• _TASK DETAILS_: Count lines, not occurrences: give the number of lines holding the word "where", and nothing besides.

• _DATA SHOWN_:
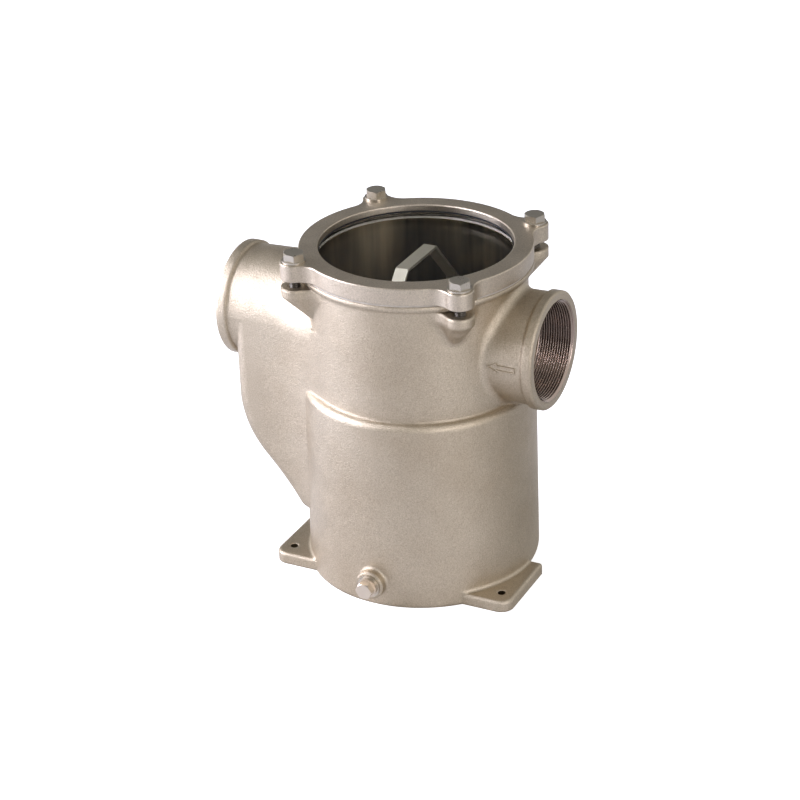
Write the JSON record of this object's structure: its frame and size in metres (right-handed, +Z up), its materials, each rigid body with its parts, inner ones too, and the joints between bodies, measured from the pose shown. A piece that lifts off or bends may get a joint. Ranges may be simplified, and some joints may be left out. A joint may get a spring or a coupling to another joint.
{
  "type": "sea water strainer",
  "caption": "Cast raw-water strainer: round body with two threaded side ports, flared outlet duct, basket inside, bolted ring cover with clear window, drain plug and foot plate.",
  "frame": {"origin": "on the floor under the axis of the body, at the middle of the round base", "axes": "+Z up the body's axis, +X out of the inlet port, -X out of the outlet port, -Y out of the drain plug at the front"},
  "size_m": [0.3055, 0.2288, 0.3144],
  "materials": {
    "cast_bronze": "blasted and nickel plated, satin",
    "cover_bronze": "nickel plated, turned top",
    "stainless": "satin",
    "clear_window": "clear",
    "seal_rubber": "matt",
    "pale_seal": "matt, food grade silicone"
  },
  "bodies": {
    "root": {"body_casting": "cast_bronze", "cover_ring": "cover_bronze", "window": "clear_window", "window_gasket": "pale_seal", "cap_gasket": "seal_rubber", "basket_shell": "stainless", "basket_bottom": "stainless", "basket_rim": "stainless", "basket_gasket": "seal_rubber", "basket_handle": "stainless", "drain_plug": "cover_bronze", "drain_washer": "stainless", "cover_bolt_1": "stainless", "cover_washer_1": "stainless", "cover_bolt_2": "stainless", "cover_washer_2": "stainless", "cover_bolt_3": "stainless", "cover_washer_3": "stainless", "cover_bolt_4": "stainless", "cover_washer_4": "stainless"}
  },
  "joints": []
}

...

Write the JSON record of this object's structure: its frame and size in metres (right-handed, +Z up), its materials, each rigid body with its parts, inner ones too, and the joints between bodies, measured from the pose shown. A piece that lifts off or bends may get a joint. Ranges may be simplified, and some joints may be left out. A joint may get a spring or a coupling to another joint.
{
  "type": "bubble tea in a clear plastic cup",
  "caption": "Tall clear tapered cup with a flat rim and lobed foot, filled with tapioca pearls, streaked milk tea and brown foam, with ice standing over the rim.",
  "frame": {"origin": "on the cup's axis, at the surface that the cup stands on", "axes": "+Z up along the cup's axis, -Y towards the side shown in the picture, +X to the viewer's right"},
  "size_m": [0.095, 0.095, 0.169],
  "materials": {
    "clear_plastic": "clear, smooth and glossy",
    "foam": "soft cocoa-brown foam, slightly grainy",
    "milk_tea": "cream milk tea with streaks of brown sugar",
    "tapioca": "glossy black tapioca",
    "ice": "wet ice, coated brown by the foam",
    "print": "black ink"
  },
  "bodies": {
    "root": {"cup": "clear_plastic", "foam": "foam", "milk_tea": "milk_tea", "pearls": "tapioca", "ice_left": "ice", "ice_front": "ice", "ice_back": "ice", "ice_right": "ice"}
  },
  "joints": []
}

==

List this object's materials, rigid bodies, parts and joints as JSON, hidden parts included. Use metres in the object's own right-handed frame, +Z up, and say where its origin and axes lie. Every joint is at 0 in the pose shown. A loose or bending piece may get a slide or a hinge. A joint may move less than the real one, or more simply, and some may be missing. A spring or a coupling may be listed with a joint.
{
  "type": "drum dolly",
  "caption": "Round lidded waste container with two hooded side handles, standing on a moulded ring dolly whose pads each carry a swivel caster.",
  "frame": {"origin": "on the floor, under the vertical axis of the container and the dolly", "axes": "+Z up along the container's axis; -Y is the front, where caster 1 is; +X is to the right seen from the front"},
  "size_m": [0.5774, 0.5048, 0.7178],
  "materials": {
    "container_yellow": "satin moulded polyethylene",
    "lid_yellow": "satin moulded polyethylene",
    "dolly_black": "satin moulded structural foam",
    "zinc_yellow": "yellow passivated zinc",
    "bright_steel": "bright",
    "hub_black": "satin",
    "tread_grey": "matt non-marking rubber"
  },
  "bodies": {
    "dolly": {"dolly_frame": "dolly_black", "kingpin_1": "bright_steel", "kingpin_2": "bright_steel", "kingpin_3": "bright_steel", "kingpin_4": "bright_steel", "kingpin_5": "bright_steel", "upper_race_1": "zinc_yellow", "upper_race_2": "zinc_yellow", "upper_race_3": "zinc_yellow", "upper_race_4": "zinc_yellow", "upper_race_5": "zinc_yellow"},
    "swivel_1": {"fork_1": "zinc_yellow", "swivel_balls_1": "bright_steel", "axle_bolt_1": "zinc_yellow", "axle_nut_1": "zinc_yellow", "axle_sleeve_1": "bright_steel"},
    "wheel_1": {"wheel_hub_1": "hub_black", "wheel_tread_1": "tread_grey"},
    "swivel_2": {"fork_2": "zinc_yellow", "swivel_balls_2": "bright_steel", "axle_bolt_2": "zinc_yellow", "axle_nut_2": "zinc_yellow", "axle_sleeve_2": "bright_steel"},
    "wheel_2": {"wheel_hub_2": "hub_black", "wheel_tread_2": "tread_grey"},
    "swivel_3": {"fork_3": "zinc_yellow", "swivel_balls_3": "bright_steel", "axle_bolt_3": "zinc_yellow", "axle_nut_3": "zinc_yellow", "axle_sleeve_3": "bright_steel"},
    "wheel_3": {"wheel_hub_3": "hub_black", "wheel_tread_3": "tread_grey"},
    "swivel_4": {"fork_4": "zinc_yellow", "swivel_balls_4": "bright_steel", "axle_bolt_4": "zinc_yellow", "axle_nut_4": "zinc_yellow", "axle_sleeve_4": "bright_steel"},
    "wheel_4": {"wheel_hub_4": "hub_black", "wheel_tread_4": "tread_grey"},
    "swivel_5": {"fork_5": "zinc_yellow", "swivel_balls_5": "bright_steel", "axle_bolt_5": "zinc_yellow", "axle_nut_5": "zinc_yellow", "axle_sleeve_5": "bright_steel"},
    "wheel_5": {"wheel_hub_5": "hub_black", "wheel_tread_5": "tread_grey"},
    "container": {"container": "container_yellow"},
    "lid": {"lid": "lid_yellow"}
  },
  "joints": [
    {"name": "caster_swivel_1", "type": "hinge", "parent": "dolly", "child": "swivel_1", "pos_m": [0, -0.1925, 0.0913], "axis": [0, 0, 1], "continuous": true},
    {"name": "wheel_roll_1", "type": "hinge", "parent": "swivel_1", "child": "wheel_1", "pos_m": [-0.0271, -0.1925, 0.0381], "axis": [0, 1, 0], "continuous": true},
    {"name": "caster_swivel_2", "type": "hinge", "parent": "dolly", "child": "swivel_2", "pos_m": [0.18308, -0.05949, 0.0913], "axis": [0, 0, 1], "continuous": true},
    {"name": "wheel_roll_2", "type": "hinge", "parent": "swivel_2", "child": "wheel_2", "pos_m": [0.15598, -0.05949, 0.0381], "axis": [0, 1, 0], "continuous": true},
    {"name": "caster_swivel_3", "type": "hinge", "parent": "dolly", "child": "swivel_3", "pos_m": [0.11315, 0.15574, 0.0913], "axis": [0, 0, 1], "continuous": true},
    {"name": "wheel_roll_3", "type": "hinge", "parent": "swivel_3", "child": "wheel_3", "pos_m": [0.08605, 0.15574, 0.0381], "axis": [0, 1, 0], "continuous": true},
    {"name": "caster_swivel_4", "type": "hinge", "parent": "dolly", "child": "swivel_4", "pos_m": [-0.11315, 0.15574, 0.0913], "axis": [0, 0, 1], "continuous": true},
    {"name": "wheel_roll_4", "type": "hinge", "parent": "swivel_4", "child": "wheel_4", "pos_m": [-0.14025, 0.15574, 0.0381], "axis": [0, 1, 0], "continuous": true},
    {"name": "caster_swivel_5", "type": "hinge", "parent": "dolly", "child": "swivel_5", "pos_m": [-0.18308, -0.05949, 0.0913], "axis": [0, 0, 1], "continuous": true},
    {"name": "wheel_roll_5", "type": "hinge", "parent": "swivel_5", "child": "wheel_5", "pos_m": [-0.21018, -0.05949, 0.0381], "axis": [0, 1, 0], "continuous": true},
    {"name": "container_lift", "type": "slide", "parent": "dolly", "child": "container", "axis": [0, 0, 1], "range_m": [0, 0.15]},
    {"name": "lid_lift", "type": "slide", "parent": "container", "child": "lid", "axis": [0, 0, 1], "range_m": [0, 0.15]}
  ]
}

• _CORRECT RESULT_: 2